The game makes use of classic 16-bit graphic visual style, but we’ve seen so many games opt for this “retro” feel that it’s starting to feel a little overused in this case. It’s a style that works best when going for a feeling of charm, humor, or maybe nostalgia, but Faster Than Light doesn’t really capitalize on any of these aesthetics. With gameplay centered around brutal combat, this title has its fair share of dying crewmen, bloodthirsty slavers, and murderess aliens, but there doesn’t seem to be a unified tone for the game to focus around: is it supposed to be cute, or adventurous, or threatening? In this vein, Faster Than Light also has almost no real world building to speak of, which feels like a missed opportunity. Granted, it’s so easy to lose crewmembers that you can hardly expect a narrative to build up around the game, but even your interactions with the various space factions seems underdeveloped: each faction is essentially reduced to a ship type and attack pattern, without character or conflict, and with quickly-repeating one-line motivations for attacking you or your ship. For an indie game so entirely focused on a unique gameplay experience, a critique about the story and trappings may seem to be nitpicky. However, these are the aspects that can tip a game from ‘good’ to ‘great’: a well-crafted fiction and style can amplify the joy of good gameplay, and in the past decade the indie game market has raised to a new standard in this respect. Perhaps this wouldn’t bother me so much if the makers hadn’t mentioned the cult classic TV series Firefly as one of the inspirations for the game.

FTL: Faster Than Light

The music in the game similarly does not feel particularly inspired, keeping to simple background synth pads and leads, and with something of an underwhelming title theme. It does at least appropriately change the music to suit the situation, fading out ‘combat music’ for ‘safety music’, which always helps emphasize the mood of any game. Overall, considering that the game quickly focuses on (admittedly very well done) grinding gameplay, I think most people will find themselves switching the music off.

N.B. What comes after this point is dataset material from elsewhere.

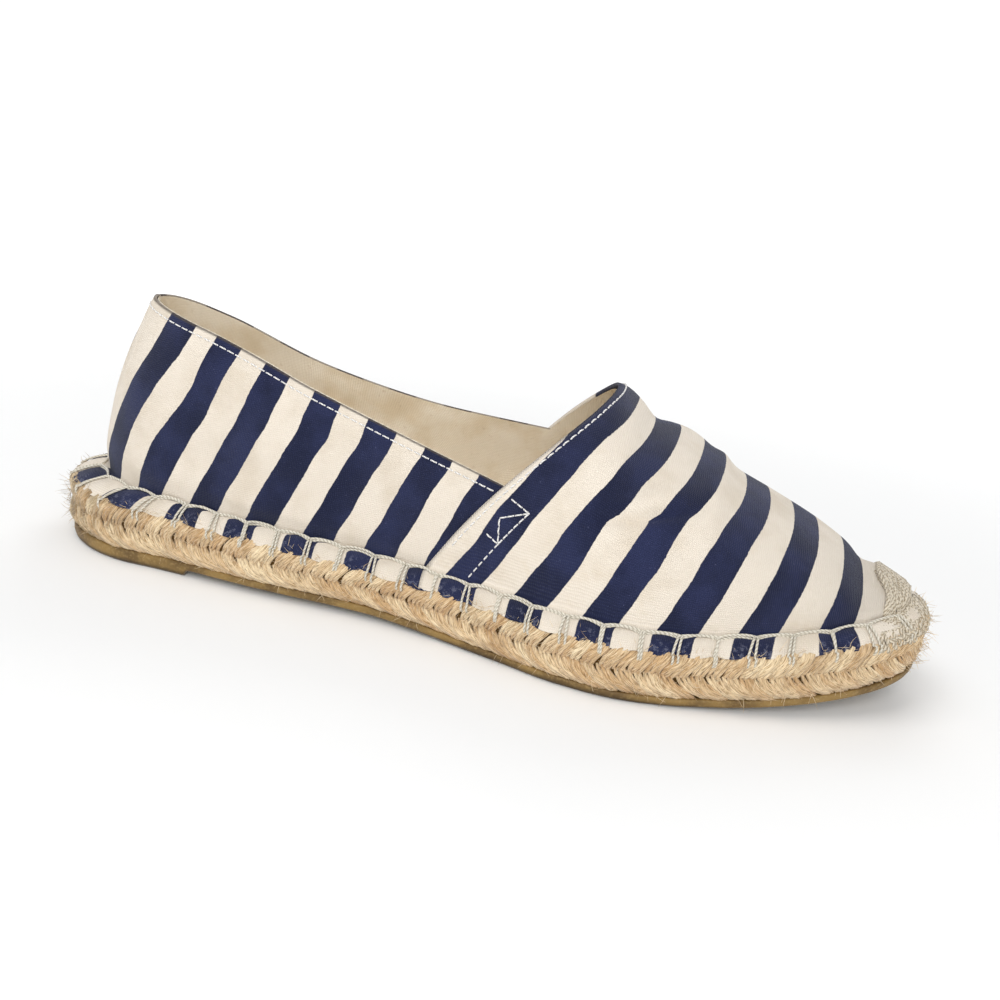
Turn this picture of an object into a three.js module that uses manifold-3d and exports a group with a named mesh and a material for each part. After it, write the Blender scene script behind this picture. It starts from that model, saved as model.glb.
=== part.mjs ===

Faster Than Light has no multiplayer component, and while a little bit of experience with the game might make the player eager to battle his ship against those of his friends, the game design in general simply isn’t built for multiplayer. To lure people back for replay, Faster Than Light has a lovely ship unlock system that gives you access to new designs and layouts. This is an unlock system done right, because these aren’t merely cosmetic niceties and doodads; since each ship includes a unique set of starting upgrades and capabilities, they can make for very different experiences, and in order to beat the game you’ll need to pick out the ship that best complements your style of gameplay. This system even balances the method of unlock nicely: new ship designs are awarded to you for reaching different hidden objectives or completing surprise side missions, but each design has a unique alternative layout that unlocks after completing two out of three designated achievements. In other words, some unlocks you’ll get as a mystery, and others you can actively chase after.

FTL: Faster Than Light

Faster Than Light is a little bit like a “golden-toe” football player: it only does one thing well, but it does it so well that it overshadows other deficiencies. In Faster Than Light, the developers pushed for rock-solid, beautifully polished gameplay, and they absolutely nailed it. The actual encounter-based combat is among the best of ship-to-ship combat simulators (which is actually a big pond). The rest of the game pales in comparison, but these are just the weaker fighters circling around the flagship feature. If you have a special place in your heart for that captain’s chair on the spaceship’s bridge, you’ll be delighted by this chance to finally test your mettle.